Entitled "Catastrophe," Jean-Marc Nahas' most recent exhibition opened last Wednesday at Zico House, on Spears Street in Sanayeh. Nahas originally trained as a painter in Paris at the Ecole Nationale des Beaux-Arts and is currently a professor at the Academie Libanaise des Beaux-Arts (ALBA).
He has exhibited his unconventional work regularly since 1987, presenting myriad creations that range from graphically decorated glass bottles (for sale in the boutique of Beirut's National Museum) to last year's 10-meter fresco coyly titled "Beyrouth, Mon Amour."
In "Catastrophe," Nahas revisits the trauma of the Lebanese Civil War through an archetype of bestiality. Anthropomorphic birds perch on the limbs of savage humans and dogs glare with knowing intensity. An elemental quality of the grotesque perverts scenes of already unhinged human intimacy, and the characters in these scenes are both comically hapless and tragically wounded.
They reach for and reject the fellow bodies and creatures that surround them. As such, the ubiquitous presence of sinister animals is a nightmarish haunting. Although the disorienting drawings are executed with an exuberant energy of release, they evoke restrained physical pain, echoing solitude and violent despair.
Imposing intimate scenarios onto cold political circumstances, Nahas literally draws out the dark details of armed conflict, foregoing documentary depictions for the realm of unconscious suffering. Instead of portraying rape, massacre and destruction, Nahas explores the more all-pervasive terrain of psychological trauma, making manifest the ways in which a lifetime's experience of violence can infiltrate the most private reaches of human behavior.
Adding to the unsettling quality of the drawings is the disjointed disposition of objects in the exhibition. Rather than paint on a discrete canvas, Nahas breaks apart the unity of an enclosed visual frame, dispersing his representations into various modes of expression.
The drawings of birds stand alongside their ominous sculptural doppelgangers. Large storyboards are fragmented into countless frames, and characters cut out of storyboards are placed in jumbled wall collages. A fisherman's net has been draped over several hanging bird sculptures. A wire net hangs above the doorway, carrying large sheets of curtain-like paper colored in gradations of blood red. In one corner, two white doors are cracked open, revealing a side room where Alfred Hitchcock's 1963 film "The Birds" is being projected against a wall.

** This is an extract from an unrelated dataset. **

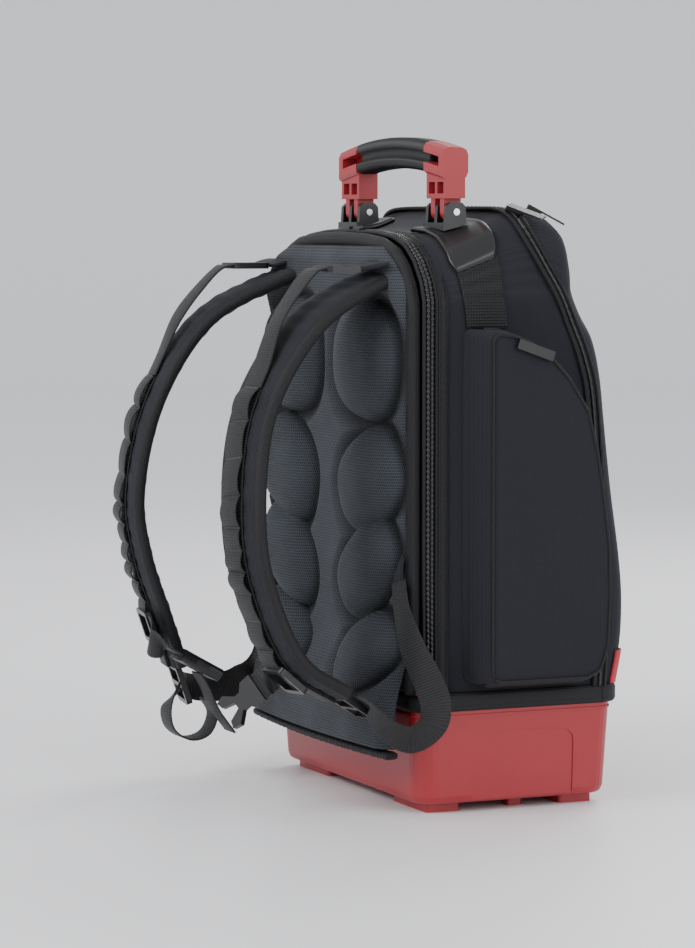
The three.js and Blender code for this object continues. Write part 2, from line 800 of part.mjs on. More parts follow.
function tongueShape() {
  const half = tongueWidth / 2;
  const shape = new THREE.Shape();
  shape.moveTo(half, legShoulder + legShelf / 2);
  shape.lineTo(-half, legShoulder + legShelf / 2);
  shape.lineTo(-half, 0);
  shape.absarc(0, 0, half, Math.PI, 2 * Math.PI, false);
  shape.closePath();
  const hole = new THREE.Path();
  hole.absarc(0, 0, pinDiameter / 2 + gap, 0, 2 * Math.PI, true);
  shape.holes.push(hole);
  return shape;
}

function handleLeg() {
  const x0 = handleX - legWidth / 2;
  const x1 = handleX + legWidth / 2;
  const back = pivotY - legDepth / 2;
  const front = pivotY + legDepth / 2;
  const low = pivotZ + legShoulder;
  const high = pivotZ + gripTop - gripHeight + 2;
  let leg = solidOf(block(x0, x1, back, front, low, high));
  const cell = (legWidth - 3 * legRib) / 2;
  const ceiling = high - gripArch - legShelf;
  for (const left of [x0 + legRib, x0 + 2 * legRib + cell]) {
    const hollow = block(left, left + cell, back - overrun, back + legCellDepth, low + legShelf, ceiling);
    leg = leg.subtract(solidOf(hollow));
  }
  leg = leg.add(solidOf(archedGrip(headChannelDepth, gripLength / 2 + gap, x1 - headEndWall, 3)));
  leg = leg.add(solidOf(archedGrip(0, x1 - headEndWall - 0.1, x1, 2)));
  const pitch = (bracketWidth - earThickness) / 4;
  for (const offset of [-pitch, pitch]) {
    const x = handleX + offset - tongueThickness / 2;
    const tongue = alongX(prism(tongueShape(), tongueThickness, 1, 6), x);
    leg = leg.add(solidOf(tongue.translate(0, pivotY, pivotZ)));
  }
  return geometryOf(leg);
}

// Shoulder straps and harness

function strapFrame(side) {
  const points = [...strapRoute, ...strapEnds[side > 0 ? 'left' : 'right']];
  const route = new THREE.CatmullRomCurve3(points.map(([x, y, z]) => new THREE.Vector3(side * x, y, z)));
  const turn = THREE.MathUtils.degToRad(strapTurn);
  const hint = new THREE.Vector3(Math.cos(turn), side * Math.sin(turn), 0);
  return (share) => {
    const along = route.getTangent(share);
    const normal = along.clone().cross(hint).normalize();
    const across = normal.clone().cross(along).normalize();
    return { place: route.getPoint(share), across, normal, along };
  };
}

function stationOf(frame, side) {
  const { place, normal } = frame;
  return [[side * place.x, place.y, place.z], [side * normal.x, normal.y, normal.z]];
}

// The part of a route between two shares
function stretch(frameAt, from, to) {
  return (share) => frameAt(from + share * (to - from));
}

// Moves a frame out along its normal and on along its route
function shifted(frame, out, on) {
  const place = frame.place.clone().addScaledVector(frame.normal, out).addScaledVector(frame.along, on);
  return { ...frame, place };
}

function atFrame(geometry, frame) {
  return placed(geometry, frame.place, frame.across, frame.normal, frame.along);
}

// Flat frame with slots, drawn across x and along z, its thickness along y
function adjuster(length, width, thickness, bars) {
  const shape = roundedRect(width, length, 4);
  const slot = (length - bars * ladderBar) / (bars - 1);
  for (let i = 0; i < bars - 1; i += 1) {
    const half = webWidth / 2 + gap;
    const low = -length / 2 + ladderBar + i * (slot + ladderBar);
    const corners = [[-half, low], [-half, low + slot], [half, low + slot], [half, low]];
    shape.holes.push(new THREE.Path(corners.map(([x, y]) => new THREE.Vector2(x, y))));
  }
  return reshape(prism(shape, thickness, 1, 2), (p) => p.set(p.x, thickness / 2 - p.z, p.y));
}

function maleBuckle() {
  const half = femaleWidth / 2;
  const shoulders = half - maleInset;
  const waist = half - maleWaist;
  const tip = maleBody + maleProng;
  const right = [
    [shoulders, 0], [shoulders, maleBody * 0.5], [waist, maleBody * 0.75], [waist, maleBody],
    [half - maleInset / 3, maleBody + maleProng * 0.55], [shoulders, tip],
    [waist, maleBody + maleProng * 0.9], [half - maleCore, maleBody + maleInset],
  ];
  const left = right.map(([x, y]) => [-x, y]).reverse();
  const thickness = maleThickness;
  return reshape(prism(polygon([...right, ...left]), thickness), (p) => p.set(p.x, thickness / 2 - p.z, p.y));
}

function femaleBuckle() {
  const shape = roundedRect(femaleWidth, femaleThickness, 4);
  return reshape(prism(shape, 1, 3, 3), (p) => {
    const waist = 1 - 0.12 * Math.sin(Math.PI * p.z);
    p.set(p.x * waist, p.y, p.z * femaleLength);
  });
}

function zipPull(tabLength, foot) {
  const wide = sliderWidth / 2;
  const long = sliderLength / 2;
  const half = pullWidth / 2;
  const body = block(-wide, wide, -foot, sliderHeight, -long, long);
  const tab = block(-half, half, sliderHeight - pullThickness, sliderHeight, 0, tabLength);
  return geometryOf(solidOf(body).add(solidOf(tab)));
}

// Zip pull seated at a place: its outward normal, the way its tab points and how deep its foot goes
function pullAt(place, normal, along, tabLength, foot = 0) {
  const out = normal.clone().normalize();
  const run = along.clone().addScaledVector(out, -along.dot(out)).normalize();
  return placed(zipPull(tabLength, foot), place, out.clone().cross(run), out, run);
}

function topPull({ y, side, along }, grow) {
  const { place, normal } = bodySurface(y, side, grow);
  const pull = solidOf(pullAt(place, normal, new THREE.Vector3(...along), pullLength, sliderFoot));
  return geometryOf(pull.subtract(bodySolid(grow, bodyBack, bodyBottom)));
}

function rearPull(side) {
  const x = side * sliderLength * rearPullSpread;
  const place = new THREE.Vector3(x, zipBack + zipWidth / 2, bodyTop - zipInset + gap);
  return pullAt(place, new THREE.Vector3(0, 0, 1), new THREE.Vector3(side, 0, 0), pullLength / 2);
}

function pocketPull() {
  const y = pocketRear + pocketLength * pocketPullPlace.length;
  const z = pocketBottom + pocketHeight * pocketPullPlace.height;
  const place = new THREE.Vector3(halfBody + 2 * gap + pocketProud, y, z);
  return pullAt(place, new THREE.Vector3(1, 0, 0), new THREE.Vector3(0, 1, -pocketPullSlope), pullLength);
}

// Fabric tab from the pad's top corner to the load lifter's buckle
function lifterTab(place, side) {
  const y0 = place.y + lifterLength + 2 * gap;
  const y1 = padFace - padThickness - gap;
  const half = ladderWidth / 2;
  const shape = polygon([[-half, y0], [half, y0], [half + lifterTabFlare, y1], [-half, y1]]);
  const tab = reshape(prism(shape, webThickness), (p) => {
    p.set(place.x * side + p.x, p.y, place.z - webThickness / 2 + p.z + (p.y - y0) * lifterTabRise);
  });
  return side > 0 ? tab : mirrored(tab);
}

function addHarness(side) {
  const name = side > 0 ? 'left' : 'right';
  const strap = strapFrame(side);
  const body = solidOf(ribbon(strap, strapWidth, -strapThickness, 0, strapSteps));
  const clear = halfSpaceY(padFace - padThickness - gap);
  addPiece(`strap_${name}`, geometryOf(body.subtract(clear)), 'navy');

  const chain = stretch(strap, chainStart, 1);
  const webTop = chainGap + webThickness;
  addPiece(`strap_webbing_${name}`, ribbon(chain, webWidth, chainGap, webTop, webSteps), 'webbing');

  const sewn = shifted(strap(chainStart), chainGap + webThickness / 2, -gap - 1);
  const landing = shifted(strap(chainStart - lifterLanding), 1.5 * webThickness, 0);
  const lifter = facedRoute([...lifterRoute, stationOf(landing, side), stationOf(sewn, side)], side);
  const webHalf = webThickness / 2;
  addPiece(`lifter_webbing_${name}`, ribbon(lifter, webWidth, -webHalf, webHalf, tailSteps), 'webbing');

  const start = lifter(0);
  const level = { ...start, along: new THREE.Vector3(0, -1, 0), normal: new THREE.Vector3(0, 0, 1) };
  level.across = level.normal.clone().cross(level.along);
  const buckle = shifted(level, 0, -lifterLength / 2 - gap);
  const lifterFrame = adjuster(lifterLength, ladderWidth, ladderThickness, 3);
  addPiece(`lifter_buckle_${name}`, atFrame(lifterFrame, buckle), 'plastic');

  addPiece(`lifter_tab_${name}`, lifterTab(start.place, side), 'navy');

  const end = shifted(strap(1), -strapThickness / 3, gap + ladderLength / 2);
  const lock = adjuster(ladderLength, ladderWidth, ladderThickness, 3);
  addPiece(`ladder_lock_${name}`, atFrame(lock, end), 'plastic');

  const under = shifted(end, -ladderThickness / 2 - 3 * gap - lowerWebThickness / 2, 0);
  const leadIn = [ladderBar * 2, -ladderBar].map((reach) => {
    const place = under.place.clone().addScaledVector(under.across, side * (ladderWidth / 2 + reach));
    return stationOf({ ...under, place }, side);
  });
  const sewnEnd = lowerSewn.map(({ out, rise, face }) => {
    return [[padHalf + out, sideTabFace, sideTabPoint + rise], face];
  });
  const hanging = lowerRoutes[name].map(([[out, y, z], face]) => [[trayWidth / 2 + out, y, z], face]);
  const lower = facedRoute([...sewnEnd, ...hanging, ...leadIn, stationOf(under, side)], side);
  const lowerHalf = lowerWebThickness / 2;
  addPiece(`lower_webbing_${name}`, ribbon(lower, webWidth, -lowerHalf, lowerHalf, strapSteps), 'webbing');

  const glide = shifted(strap(glideShare), webTop + gap + ladderThickness / 2, 0);
  const glideFrame = adjuster(glideLength, ladderWidth, ladderThickness, 2);
  addPiece(`chest_glide_${name}`, atFrame(glideFrame, glide), 'plastic');
  return { glide, end };
}

function addChestStrap(side, glide) {
  const name = side > 0 ? 'left' : 'right';
  const place = glide.place.clone().addScaledVector(glide.across, -side * (ladderWidth / 2 + gap));
  const leadIn = place.clone().addScaledVector(glide.across, -side * ladderBar);
  const start = [stationOf({ ...glide, place }, side), stationOf({ ...glide, place: leadIn }, side)];
  const route = facedRoute([...start, ...chestRoutes[name]], side);
  const half = lowerWebThickness / 2;
  addPiece(`chest_webbing_${name}`, ribbon(route, webWidth, -half, half, 8), 'webbing');
  return shifted(route(1), 0, gap);
}

function addTails(female, end) {
  const half = lowerWebThickness / 2;
  const tailStart = stationOf(shifted(female, femaleThickness / 2 + 4 * gap, femaleLength * 0.6), -1);
  const chestTail = facedRoute([tailStart, ...chestTailRoute], -1);
  addPiece('chest_tail', ribbon(chestTail, webWidth, -half, half, 8), 'webbing');
  const loopStart = shifted(end, ladderThickness / 2 + gap + half, 0);
  loopStart.place.addScaledVector(end.across, webWidth * 0.55);
  const loop = facedRoute([stationOf(loopStart, -1), ...loopTail], -1);
  addPiece('loop_tail', ribbon(loop, webWidth, -half, half, 22), 'webbing');
}

// Red fabric tabs above the band

function zipTab() {
  const x0 = halfBody - zipInset + gap;
  const y0 = backFace + 2;
  return block(x0, x0 + tabThickness, y0, y0 + tabWidth, bodyBottom + 1, bodyBottom + 1 + tabHeight);
}

function frontTab() {
  const y0 = frontReach - tabWidth;
  const bottom = bodyBottom + 1;
  const shape = polygon([
    [y0, bottom], [frontReach + 5, bottom], [frontReach + 5, bottom + tabHeight], [y0, bottom + tabHeight],
  ]);
  return geometryOf(bodySkin(tabThickness, shape, halfBody - frontCorner * 1.1, bodyWidth));
}

function addSideTab(name, side) {
  const tip = [padHalf - sideTabReach, sideTabPoint];
  const shape = polygon([[padHalf, sideTabBottom], [padHalf, sideTabTop], tip]);
  const tab = alongY(prism(shape, sideTabThickness), padFace - padThickness - skinGap);
  addPiece(name, side > 0 ? tab : mirrored(tab), 'navy');
}

// Assembly

addPiece('base_tray', baseTray(), 'redShell');
addPiece('base_band', baseBand(), 'black');
addPiece('main_shell', mainShell(), 'navy');
addPiece('front_shell', frontShell(), 'navy');
addPiece('front_trim', frontTrim(), 'black');
addPiece('rear_zip', rearZip(), 'black');
addPiece('back_cover', backCover(), 'black');
addPiece('back_pad', backPad(), 'mesh');
addPiece('pad_binding', padBinding(), 'black');
addPair('side_pocket', sidePocket(), 'navy');
addPair('handle_patch', handlePatch(), 'plastic');
addPair('side_webbing', sideWebbing(), 'webbing');
addPair('bracket', bracket(), 'plastic');
addPair('rivet', rivet(), 'steel');
addPair('handle_leg', handleLeg(), 'redHandle');
addPiece('handle_grip', handleGrip(), 'rubber');

const harness = { left: addHarness(1), right: addHarness(-1) };
addSideTab('side_tab_left', 1);
addSideTab('side_tab_right', -1);
const maleEnd = addChestStrap(1, harness.left.glide);
const femaleEnd = addChestStrap(-1, harness.right.glide);
addPiece('chest_buckle_male', atFrame(maleBuckle(), maleEnd), 'plastic');
addPiece('chest_buckle_female', atFrame(femaleBuckle(), femaleEnd), 'plastic');
addTails(femaleEnd, harness.right.end);
addPiece('top_pull_rear', topPull(topPulls.rear, trimProud + skinGap + gap), 'plastic');
addPiece('top_pull_front', topPull(topPulls.front, skinGap), 'plastic');
addPiece('rear_pull_left', rearPull(1), 'plastic');
addPiece('rear_pull_right', rearPull(-1), 'plastic');
addPair('pocket_pull', pocketPull(), 'plastic');
addPair('zip_tab', zipTab(), 'redFabric');
addPair('front_tab', frontTab(), 'redFabric');

// The origin lies under the middle of the whole part, on the floor
const extent = new THREE.Box3().setFromObject(root);
const middle = extent.getCenter(new THREE.Vector3());
root.position.set(-middle.x, -middle.y, -extent.min.z);

export default root;
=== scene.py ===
"""Tool backpack: looks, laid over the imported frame. Metres, +Z up, wearer's side towards -Y."""
import json
import math

import bpy
import numpy as np
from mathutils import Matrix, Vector


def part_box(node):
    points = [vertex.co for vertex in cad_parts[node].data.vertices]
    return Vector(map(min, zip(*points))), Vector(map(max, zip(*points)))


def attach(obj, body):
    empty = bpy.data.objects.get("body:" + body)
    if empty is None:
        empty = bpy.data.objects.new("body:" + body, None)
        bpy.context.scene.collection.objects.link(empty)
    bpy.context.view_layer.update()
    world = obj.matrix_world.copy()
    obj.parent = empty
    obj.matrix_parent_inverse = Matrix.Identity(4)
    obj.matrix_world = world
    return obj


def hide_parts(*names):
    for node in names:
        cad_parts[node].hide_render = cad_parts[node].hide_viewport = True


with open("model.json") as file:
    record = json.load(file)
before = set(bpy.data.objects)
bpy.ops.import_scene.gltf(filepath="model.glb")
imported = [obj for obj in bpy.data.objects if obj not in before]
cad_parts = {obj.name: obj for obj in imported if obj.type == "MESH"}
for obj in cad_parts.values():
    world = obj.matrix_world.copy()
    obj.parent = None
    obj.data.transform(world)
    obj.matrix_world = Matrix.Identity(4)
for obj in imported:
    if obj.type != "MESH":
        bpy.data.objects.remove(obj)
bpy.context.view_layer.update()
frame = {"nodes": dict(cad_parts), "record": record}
NODES = frame["nodes"]

MM = 0.001
TRAY_LOW, TRAY_HIGH = (np.array(corner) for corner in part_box("base_tray"))
# The part's source draws the base about its own middle, and the frame's origin lies behind it
MIDDLE = np.array([0.0, (TRAY_LOW[1] + TRAY_HIGH[1]) / 2, 0.0])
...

Taken in tandem, the disparate elements of Nahas' installation create a realm of potent ambiguity. Which objects are the works of art and which are the atmospheric accessories? What can be touched and what must remain undisturbed? May the bird sculptures be casually pushed aside or must they be very carefully avoided? What surprises may be discovered behind which door or in which hidden corner?
Nahas provides exhibition visitors with an enigmatic manifesto, typed in large font on otherwise blank paper: "'Catastrophe' does not date from today / It supports no party / It intends to be free, individual and against violence / For a better life / Without hate and without violence."
Having read the manifesto, one does not arrive at a revelation of Nahas' artistic intentions. He states that the exhibition "does not date from today" and therefore was not created in direct response to the July-August war. "It supports no party," and therefore is not arguing for one side or another in Lebanon's current political crisis. But it is for freedom and against violence.
"Catastrophe" may simultaneously refer to a multitude of current political and social misfortunes befalling Lebanon: the catastrophe of war as a whole, the catastrophe of the coastal oil spill that resulted from the Israeli bombardment of the Jiyyeh power plant, the catastrophe of the cancelled summertime cultural season, the catastrophe of artists and entrepreneurs failing to survive in a depressed economy, the catastrophe of perverted personal relations in a society traumatized by crisis and conflict, and the catastrophe of destroyed infrastructure in villages throughout South Lebanon and in the Dahiyeh.
Such catastrophic circumstances collectively inspire Nahas' work. Just as the catastrophes of war may shape the psychic consciousness of an artist, these very same catastrophes shape the concrete circumstances of artistic production. Once taken in by Nahas' depictions of abstract and intimate violence, it is easy to forget the very tangible havoc that war may wreak upon a local art scene.
"Catastrophe" was originally meant to be shown at the Hanger - an exhibition space attached to the nonprofit group known as Umam Documentation and Research (Umam D&R). But this summer, Umam D&R, which is located in Haret Hreik, was nearly bombed to the ground. The Hanger's internal metal frame buckled under the force of a vacuum bomb that struck the building next door, collapsing half of it.
Founded in 2004, Umam D&R deals primarily with issues of civil violence and the memories of war, whether through academic seminars, activist forums, art exhibitions or film screenings. Longtime admirers of Nahas' work and his politically engaged aesthetic, the organizers had planned to exhibit his latest work in their space.
But when that space literally fell apart during the war, Nahas was left with finished work and no venue in which to exhibit it. Rather than wait for the reconstruction of the Hangar, scheduled to be complete next year, Umam D&R and Nahas decamped to Zico House.
With this space subplot in mind, "Catastrophe" becomes a show of not only aesthetic but also logistical resilience in the face of war. Art must continue despite war. Despite all kinds of catastrophes, traumatized artists such as Nahas keep on painting while destroyed venues continue to find ways of exhibiting their work.